Girard’s radio designs for the Detrola corporation used innovative materials such as fabric, raffia, plastics and wood.

Girard may have been the most prolific and protean designer of the mid-20th century.

In connection to a show at Minneapolis’s Walker Art Center that included Girard’s work, textile designer Jack Lenor Larsen wrote in the Design Quarterly: “[T]he prime concern of environmental design was how people feel in a space. This is Girard’s message and his main contribution. At a time when modern architecture was becoming a larger, more standardized aspect of the corporate establishment, the success of La Fonda whetted our appetites for more romantic, diversified interiors.” (Ephemera from the restaurant are not difficult to find, including large serving dishes and glassware sets and such smaller items as salt-and-pepper shakers and matchstick holders.)

Girard’s most lasting contribution, however, may be his folk art collection. He and Susan had begun gathering pieces shortly after their marriage, in 1936. By the 1970s, they had amassed the world’s largest collection of cross-cultural folk art, composed of more than 100,000 pieces from around the world. The Girards donated their holdings to the Museum of International Folk Art, in Santa Fe (where they had moved in the ’60s), quintupling the institution’s collection, and a new wing — named for the Girards — had to be built to hold it. That building opened in 1982 with a 10,000-item exhibition curated by Girard and entitled “Multiple Visions: A Common Bond.” That show is still in place after 40 years, highlighting ceremonial masks, beadwork, costumes and thousands of toys and figurines. It is visually staggering, fun, funny and edifying — a work of art unto itself.

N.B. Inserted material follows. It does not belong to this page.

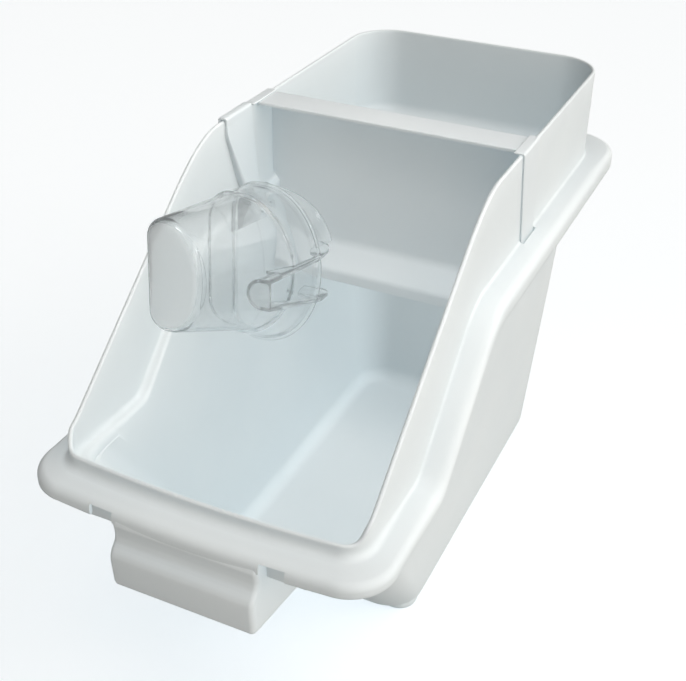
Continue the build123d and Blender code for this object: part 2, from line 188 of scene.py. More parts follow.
# Rounded foot of the wall, and where the straight wall starts above it, inside and outside
BASE_EDGE_R, INSIDE_FOOT_Z, OUTSIDE_FOOT_Z = 16.0, 17.0, 16.0
BASE_MIDDLE_Y = 3.0
# Ledge inside, fillet outside the collar's foot (behind and in front), flange edge roll and fall
LEDGE_DROP, LEDGE_SOFT = 8.5, (4.0, 8.0)
FOOT_FILLET, FRONT_FOOT_FILLET = 3.0, 6.5
ROLL, FRONT_ROLL, FLANGE_FALL = 10.0, 7.5, 1.4
LIP_DROP, FRONT_LIP_DROP = 20.0, 13.5
UNDER_DROP, FRONT_UNDER_DROP = 6.5, 6.0
JOIN_DROP, BODY_TOP_DROP = 7.0, 12.0
TINY = 1e-6
# Notches in the front lip and slots for the divider's legs: middle x, half width, low and high (y, z)
NOTCH_X, NOTCH_HALF, NOTCH_LOW, NOTCH_HIGH = 69.0, 9.7, (-377.0, 192.0), (-358.5, 216.5)
SLOT_X, SLOT_HALF, SLOT_LOW, SLOT_HIGH = 125.4, 2.3, (-28.0, 312.0), (6.0, 322.0)


def body_half(z):
    """Half width of the body at one height."""
    return float(np.interp(z, BODY_LEVELS, BODY_HALVES))


def body_plan(z, inset, slant_inset):
    """Body outline at one height; side points share out the straight part evenly by index."""
    share = z / SHELF_Z
    half = body_half(z) - inset
    front = BASE_FRONT - FRONT_RUN * z + slant_inset
    rear = BASE_REAR + REAR_RUN * share - inset
    radius = BASE_CORNER + CORNER_GROWTH * share - inset
    k = (SIDE_YS[0] - SIDE_YS) / (SIDE_YS[0] - SIDE_YS[-1])
    start, end = rear - radius, front + radius
    ys = start + (end - start) * (SIDE_START + SIDE_SPAN * k)
    return plan_loop(half, front, rear, radius, radius, 0.0, ys)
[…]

“I think Girard wanted to show that there was common ground between every culture and that there are universal themes that all peoples have tried to explore through art,” says Bright. “You have to remember the times in which Girard was working. There was the Cold War, Vietnam, social upheaval, political assassinations. I believe that he wanted to send a reassuring message: that for all our troubles, the world is still a good place.”